Very much looking forward to this. Will it contain much content from your recent talks on such things like the Star principle, and living Thelema as a form Karma Yoga? I would greatly enjoy reading more on those topics.
@Jim Eshelman said
"In Thelema, the more accessible parent archetypes are expressed by stepped-down versions of Nuit and Hadit associated with Qabalistic ideas called Binah (the Great Mother) and Chokmah (the Great Father)."
This is an important point I may be overlooking. So Binah and Chokmah are too far down to be represented by Nuit and Hadit? I recall from one of the Essays on Qabalah that Kether in Ain Soph is one formation of Hadit in the body of Nuit, but I wonder if we need to use the Emanations at all for the most accurate representation.
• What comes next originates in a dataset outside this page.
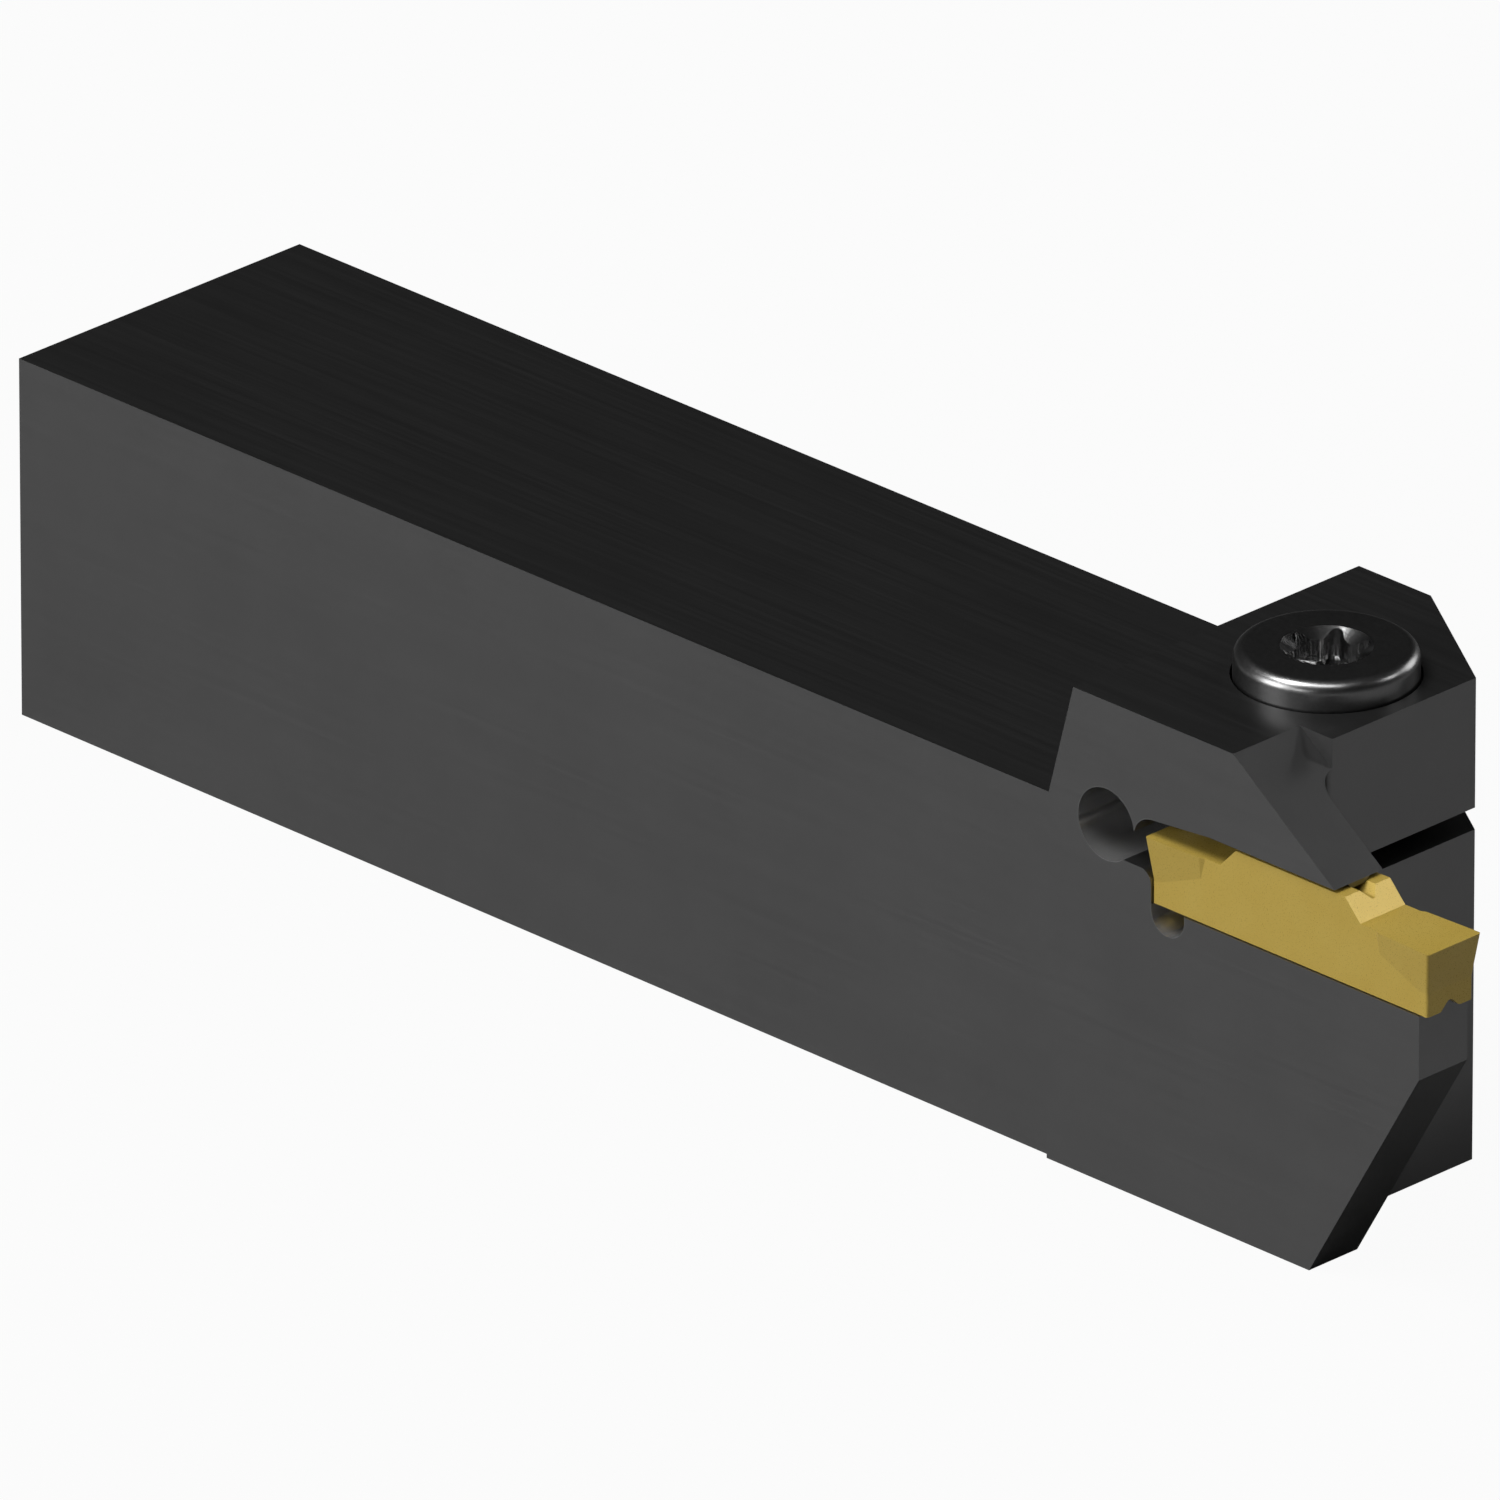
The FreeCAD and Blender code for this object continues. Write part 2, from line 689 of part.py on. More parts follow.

I think the symbolism works itself out in the veils quite nicely if we take Ain as "Nothing; Nothing is," and Ain Soph as "Negative Existence; Nothing is not." Ain would be Hadit and Ain Soph again would be Nuit. This also leads me to further considerations of Ra-Hoor-Khuit as Tipheret, Hoor-paar-kraat (Harpocrates) as Keter, and Heru-ra-ha as Ain Soph Aur. I am curious if there's any significance to these considerations in light of how the A.'. A.'. Qabalistically understands these things.
Thanks again for sharing so much of your new work with us, Jim!
-
@Zalthos said
"
@Jim Eshelman said
"[An excerpt from an introductory chapter of a book currently in progress.]"Very much looking forward to this. Will it contain much content from your recent talks on such things like the Star principle, and living Thelema as a form Karma Yoga? I would greatly enjoy reading more on those topics."
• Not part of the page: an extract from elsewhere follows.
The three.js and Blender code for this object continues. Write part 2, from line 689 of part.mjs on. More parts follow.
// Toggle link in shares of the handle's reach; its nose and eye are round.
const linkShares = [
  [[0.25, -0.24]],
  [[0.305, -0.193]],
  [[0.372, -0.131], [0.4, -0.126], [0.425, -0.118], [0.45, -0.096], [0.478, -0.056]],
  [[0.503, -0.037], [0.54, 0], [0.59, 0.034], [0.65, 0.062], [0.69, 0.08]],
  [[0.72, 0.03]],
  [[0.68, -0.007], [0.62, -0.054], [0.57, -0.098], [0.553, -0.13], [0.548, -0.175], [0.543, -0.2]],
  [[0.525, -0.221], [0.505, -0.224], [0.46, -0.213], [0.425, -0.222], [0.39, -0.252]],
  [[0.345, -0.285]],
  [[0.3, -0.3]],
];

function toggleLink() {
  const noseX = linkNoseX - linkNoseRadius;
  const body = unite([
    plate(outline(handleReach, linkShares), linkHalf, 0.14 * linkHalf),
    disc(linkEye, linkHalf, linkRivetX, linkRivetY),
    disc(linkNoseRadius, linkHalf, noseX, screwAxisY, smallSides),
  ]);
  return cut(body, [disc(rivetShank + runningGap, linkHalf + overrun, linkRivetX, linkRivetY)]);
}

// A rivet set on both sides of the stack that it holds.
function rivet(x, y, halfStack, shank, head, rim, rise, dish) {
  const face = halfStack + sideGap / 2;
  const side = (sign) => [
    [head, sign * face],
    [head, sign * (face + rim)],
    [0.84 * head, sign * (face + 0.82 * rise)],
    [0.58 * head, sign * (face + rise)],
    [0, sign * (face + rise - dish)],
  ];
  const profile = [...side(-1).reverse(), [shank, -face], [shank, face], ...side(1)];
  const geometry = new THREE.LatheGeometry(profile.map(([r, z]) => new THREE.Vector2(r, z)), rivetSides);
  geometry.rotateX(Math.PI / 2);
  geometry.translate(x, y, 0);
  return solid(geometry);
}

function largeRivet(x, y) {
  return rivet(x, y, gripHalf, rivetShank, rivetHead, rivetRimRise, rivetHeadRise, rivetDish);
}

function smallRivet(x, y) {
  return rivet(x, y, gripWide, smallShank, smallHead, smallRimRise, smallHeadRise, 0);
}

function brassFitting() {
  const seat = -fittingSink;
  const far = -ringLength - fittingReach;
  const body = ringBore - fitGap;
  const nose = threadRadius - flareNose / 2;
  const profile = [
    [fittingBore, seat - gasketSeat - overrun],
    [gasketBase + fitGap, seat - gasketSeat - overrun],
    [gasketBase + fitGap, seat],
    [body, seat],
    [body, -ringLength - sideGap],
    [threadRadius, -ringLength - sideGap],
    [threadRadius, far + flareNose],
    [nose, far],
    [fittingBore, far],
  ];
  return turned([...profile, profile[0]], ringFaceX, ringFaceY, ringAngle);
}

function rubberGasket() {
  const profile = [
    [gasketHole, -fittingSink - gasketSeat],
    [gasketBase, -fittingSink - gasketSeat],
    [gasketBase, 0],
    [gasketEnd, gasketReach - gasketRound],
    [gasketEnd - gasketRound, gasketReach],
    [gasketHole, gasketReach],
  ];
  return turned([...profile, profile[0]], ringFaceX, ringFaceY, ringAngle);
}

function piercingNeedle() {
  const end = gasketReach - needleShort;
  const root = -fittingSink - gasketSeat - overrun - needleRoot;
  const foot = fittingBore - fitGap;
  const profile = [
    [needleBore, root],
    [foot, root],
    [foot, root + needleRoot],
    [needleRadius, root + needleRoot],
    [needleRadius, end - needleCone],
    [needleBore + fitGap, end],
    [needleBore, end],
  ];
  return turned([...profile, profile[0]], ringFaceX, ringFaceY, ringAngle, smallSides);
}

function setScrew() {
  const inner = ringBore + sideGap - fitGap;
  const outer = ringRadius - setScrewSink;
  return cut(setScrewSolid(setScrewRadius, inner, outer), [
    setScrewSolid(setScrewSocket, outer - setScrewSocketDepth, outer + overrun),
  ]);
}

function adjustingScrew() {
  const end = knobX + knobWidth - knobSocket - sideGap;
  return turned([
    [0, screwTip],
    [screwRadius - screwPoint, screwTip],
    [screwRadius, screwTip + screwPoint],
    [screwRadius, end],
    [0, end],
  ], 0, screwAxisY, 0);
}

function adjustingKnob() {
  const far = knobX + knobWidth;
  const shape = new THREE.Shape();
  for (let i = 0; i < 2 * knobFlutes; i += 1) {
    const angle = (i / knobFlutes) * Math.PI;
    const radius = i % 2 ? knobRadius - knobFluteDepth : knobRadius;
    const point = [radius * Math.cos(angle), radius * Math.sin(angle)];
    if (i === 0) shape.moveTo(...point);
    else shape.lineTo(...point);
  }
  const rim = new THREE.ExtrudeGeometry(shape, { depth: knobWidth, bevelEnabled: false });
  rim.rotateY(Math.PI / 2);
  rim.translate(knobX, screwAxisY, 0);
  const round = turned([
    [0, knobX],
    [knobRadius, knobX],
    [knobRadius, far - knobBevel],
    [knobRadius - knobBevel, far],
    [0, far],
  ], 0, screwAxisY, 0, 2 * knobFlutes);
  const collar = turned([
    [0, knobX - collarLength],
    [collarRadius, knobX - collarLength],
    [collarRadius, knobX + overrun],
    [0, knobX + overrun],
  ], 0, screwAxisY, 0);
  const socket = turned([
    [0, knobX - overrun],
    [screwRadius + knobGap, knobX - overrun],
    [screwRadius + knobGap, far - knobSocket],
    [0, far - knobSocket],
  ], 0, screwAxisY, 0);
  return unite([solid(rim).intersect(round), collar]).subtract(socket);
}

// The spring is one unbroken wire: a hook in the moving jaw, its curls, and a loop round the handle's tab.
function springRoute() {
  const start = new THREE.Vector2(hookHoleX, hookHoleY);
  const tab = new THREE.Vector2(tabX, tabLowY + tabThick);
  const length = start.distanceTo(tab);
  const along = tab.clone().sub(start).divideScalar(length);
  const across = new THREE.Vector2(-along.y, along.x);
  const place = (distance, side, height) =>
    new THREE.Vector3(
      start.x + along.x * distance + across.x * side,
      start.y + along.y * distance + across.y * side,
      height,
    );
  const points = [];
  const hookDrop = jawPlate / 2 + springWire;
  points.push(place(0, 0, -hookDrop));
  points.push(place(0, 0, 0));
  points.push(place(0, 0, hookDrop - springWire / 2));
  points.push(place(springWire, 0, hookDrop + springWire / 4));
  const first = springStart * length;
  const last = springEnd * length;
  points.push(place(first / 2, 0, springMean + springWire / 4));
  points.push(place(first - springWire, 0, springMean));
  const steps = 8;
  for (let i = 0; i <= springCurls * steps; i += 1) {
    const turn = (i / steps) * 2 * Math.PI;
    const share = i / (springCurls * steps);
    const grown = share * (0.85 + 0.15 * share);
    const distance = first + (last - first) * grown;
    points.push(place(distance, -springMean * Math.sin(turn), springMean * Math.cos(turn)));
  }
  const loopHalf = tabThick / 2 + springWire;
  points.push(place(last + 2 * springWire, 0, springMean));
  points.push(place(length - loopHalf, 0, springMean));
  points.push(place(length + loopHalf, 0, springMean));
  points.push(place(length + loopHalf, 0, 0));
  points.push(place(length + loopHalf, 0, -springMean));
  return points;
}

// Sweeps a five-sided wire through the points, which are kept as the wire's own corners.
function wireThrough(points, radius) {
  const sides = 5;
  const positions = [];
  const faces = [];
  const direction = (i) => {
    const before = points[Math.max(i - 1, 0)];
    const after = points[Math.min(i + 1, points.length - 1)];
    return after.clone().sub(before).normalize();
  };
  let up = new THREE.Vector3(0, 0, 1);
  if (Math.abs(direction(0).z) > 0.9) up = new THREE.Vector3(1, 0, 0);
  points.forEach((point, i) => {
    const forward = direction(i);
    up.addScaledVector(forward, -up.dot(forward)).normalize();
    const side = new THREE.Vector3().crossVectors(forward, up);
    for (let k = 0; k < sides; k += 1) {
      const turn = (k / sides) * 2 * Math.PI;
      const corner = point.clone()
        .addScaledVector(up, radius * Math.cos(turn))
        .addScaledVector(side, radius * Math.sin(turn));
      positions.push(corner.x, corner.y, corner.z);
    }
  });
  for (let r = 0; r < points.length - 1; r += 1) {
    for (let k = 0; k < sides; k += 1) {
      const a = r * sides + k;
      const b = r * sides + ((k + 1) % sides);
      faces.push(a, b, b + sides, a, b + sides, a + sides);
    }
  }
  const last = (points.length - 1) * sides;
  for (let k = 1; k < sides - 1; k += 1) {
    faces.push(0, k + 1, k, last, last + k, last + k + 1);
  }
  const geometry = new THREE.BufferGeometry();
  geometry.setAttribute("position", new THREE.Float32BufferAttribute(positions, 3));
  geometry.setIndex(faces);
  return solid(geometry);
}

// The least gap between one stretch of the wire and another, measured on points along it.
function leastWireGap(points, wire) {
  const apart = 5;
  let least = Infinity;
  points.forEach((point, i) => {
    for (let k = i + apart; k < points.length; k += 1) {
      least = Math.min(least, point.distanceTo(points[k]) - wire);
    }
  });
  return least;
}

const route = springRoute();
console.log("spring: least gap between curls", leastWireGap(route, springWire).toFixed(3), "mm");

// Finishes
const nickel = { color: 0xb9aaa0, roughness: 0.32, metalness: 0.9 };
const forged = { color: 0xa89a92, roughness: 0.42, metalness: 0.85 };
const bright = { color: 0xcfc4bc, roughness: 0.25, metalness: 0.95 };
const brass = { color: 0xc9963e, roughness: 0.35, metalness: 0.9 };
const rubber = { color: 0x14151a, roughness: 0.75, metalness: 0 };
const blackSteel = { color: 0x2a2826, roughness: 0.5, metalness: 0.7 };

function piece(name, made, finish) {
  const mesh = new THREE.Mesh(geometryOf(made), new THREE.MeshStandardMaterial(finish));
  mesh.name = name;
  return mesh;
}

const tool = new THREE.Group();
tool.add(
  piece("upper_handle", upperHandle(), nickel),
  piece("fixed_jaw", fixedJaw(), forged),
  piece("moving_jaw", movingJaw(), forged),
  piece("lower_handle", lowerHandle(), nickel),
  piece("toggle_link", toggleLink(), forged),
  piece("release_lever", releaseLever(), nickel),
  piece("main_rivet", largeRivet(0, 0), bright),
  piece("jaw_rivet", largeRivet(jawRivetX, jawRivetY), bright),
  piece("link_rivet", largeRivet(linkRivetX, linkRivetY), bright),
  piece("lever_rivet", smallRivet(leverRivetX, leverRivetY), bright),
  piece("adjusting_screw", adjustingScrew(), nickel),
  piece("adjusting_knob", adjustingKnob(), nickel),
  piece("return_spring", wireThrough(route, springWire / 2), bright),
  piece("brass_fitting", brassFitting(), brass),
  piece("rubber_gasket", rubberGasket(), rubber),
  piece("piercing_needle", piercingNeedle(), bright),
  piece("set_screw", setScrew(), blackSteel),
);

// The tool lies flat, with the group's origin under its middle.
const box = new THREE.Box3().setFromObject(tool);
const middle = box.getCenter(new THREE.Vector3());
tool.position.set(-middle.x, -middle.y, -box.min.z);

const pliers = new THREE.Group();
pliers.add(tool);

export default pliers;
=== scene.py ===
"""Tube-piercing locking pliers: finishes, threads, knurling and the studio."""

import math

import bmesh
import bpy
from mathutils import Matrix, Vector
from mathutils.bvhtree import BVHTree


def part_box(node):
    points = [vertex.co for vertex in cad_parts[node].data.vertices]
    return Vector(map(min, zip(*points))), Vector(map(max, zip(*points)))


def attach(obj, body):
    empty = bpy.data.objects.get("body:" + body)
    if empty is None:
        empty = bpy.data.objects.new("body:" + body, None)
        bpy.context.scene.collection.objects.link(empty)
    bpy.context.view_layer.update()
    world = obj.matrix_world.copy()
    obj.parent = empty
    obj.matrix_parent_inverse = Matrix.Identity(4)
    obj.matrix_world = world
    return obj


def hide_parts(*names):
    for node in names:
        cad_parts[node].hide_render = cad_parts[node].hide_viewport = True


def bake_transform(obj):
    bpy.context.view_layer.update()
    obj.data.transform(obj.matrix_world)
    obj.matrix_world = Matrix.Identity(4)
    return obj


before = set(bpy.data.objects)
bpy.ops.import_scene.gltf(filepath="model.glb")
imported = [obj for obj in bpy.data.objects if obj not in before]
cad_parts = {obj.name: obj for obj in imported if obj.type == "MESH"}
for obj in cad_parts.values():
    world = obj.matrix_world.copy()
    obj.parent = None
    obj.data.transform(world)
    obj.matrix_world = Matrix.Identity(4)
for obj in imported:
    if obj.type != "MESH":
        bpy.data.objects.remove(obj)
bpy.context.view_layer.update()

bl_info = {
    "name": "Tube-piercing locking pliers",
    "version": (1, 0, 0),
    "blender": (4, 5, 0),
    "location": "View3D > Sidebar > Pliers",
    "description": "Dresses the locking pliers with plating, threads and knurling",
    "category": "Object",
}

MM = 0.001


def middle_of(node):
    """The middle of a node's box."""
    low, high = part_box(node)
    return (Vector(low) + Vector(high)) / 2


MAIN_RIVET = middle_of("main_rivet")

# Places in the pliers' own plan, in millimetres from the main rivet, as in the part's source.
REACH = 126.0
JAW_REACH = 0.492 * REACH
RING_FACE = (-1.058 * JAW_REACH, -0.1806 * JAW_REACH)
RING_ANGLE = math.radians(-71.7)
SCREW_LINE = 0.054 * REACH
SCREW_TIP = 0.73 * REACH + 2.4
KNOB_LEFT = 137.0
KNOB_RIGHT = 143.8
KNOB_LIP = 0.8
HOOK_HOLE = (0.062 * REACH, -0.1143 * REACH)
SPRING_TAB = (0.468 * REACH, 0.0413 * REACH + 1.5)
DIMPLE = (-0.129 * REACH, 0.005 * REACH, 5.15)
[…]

There's more than a little of that, yes. I actually took the notes of the NYC talk as the starting outline for working up large parts of the introductory chapters.
"
@Jim Eshelman said
"In Thelema, the more accessible parent archetypes are expressed by stepped-down versions of Nuit and Hadit associated with Qabalistic ideas called Binah (the Great Mother) and Chokmah (the Great Father)."This is an important point I may be overlooking. So Binah and Chokmah are too far down to be represented by Nuit and Hadit?"
I would certainly say so. Nuit is 0. Hadit is 1 (a specific 1 out of the infinite possibilities.) 2 and 3 are "lower" ideas than either of these. (Much what you said in the sentences following.)
"I think the symbolism works itself out in the veils quite nicely if we take Ain as "Nothing; Nothing is," and Ain Soph as "Negative Existence; Nothing is not." Ain would be Hadit and Ain Soph again would be Nuit."
That totally loses the core essence of Hadit as a single, nondimensional, unextended, uncharacdterized point. (Which BTW is also the basic idea of Kether.)
Ayin and Ayin Sof are the same thing - just seen with different eyes. Ayin is "nothing" - as if (to drag it down to a physical example) an interior with nothing in it. Ayin Sof is "limitless," i.e., "infinite" - exactly the same space viewed as being composed of an infinite number of nondimensional points. One of these we call "None," and the other we call "All" - and they're the same thing. Neither of them is a single unextended point.
"Thanks again for sharing so much of your new work with us, Jim!"
You're welcome
-
Do what thou wilt shall be the whole of the Law.
@Jim Eshelman said
"I would certainly say so. Nuit is 0. Hadit is 1 (a specific 1 out of the infinite possibilities.) 2 and 3 are "lower" ideas than either of these. (Much what you said in the sentences following.)
[...]
Ayin and Ayin Sof are the same thing - just seen with different eyes. Ayin is "nothing" - as if (to drag it down to a physical example) an interior with nothing in it. Ayin Sof is "limitless," i.e., "infinite" - exactly the same space viewed as being composed of an infinite number of nondimensional points. One of these we call "None," and the other we call "All" - and they're the same thing. Neither of them is a single unextended point."
This is very helpful. I see what you mean by Ayin and Ayin Sof being two perspectives of the the same thing (that hadn't occurred to me) being represented by Nuit, and how Keter is clearly represented by Hadit. Since I haven't read much (or anything I can recollect off-hand) concerning what is represented Qabalistically by Heru-ra-ha, Hoor-paar-kraat, and Ra-hoor-khuit, I drew my own conclusions. It is obviously beneficial to have a complete picture rather than working with fragments, and, indeed, much of my study feels like grasping in the dark to connect a few dots.
@Jim Eshelman said
"
"I think the symbolism works itself out in the veils quite nicely if we take Ain as "Nothing; Nothing is," and Ain Soph as "Negative Existence; Nothing is not." Ain would be Hadit and Ain Soph again would be Nuit."That totally loses the core essence of Hadit as a single, nondimensional, unextended, uncharacdterized point. (Which BTW is also the basic idea of Kether.)"
What can I say: I wouldn't know half of what I do if I was ever afraid of being wrong. I hate to fill up your boards with drivel and terrible ideas, but I like to think I've brought up a few good points from time to time that make for worthwhile reading.
It will be good to have your new work to lay in more basics I might be missing out on. Looking forward to it.
-
@Zalthos said
"I wouldn't know half of what I do if I was ever afraid of being wrong."
Here lieth great wisdom
Verily it is written: Thou must open thy mouth a let bad ideas flow out freely. Thus do they stop blocking the fucking hallways for the good ideas that follow. Amen.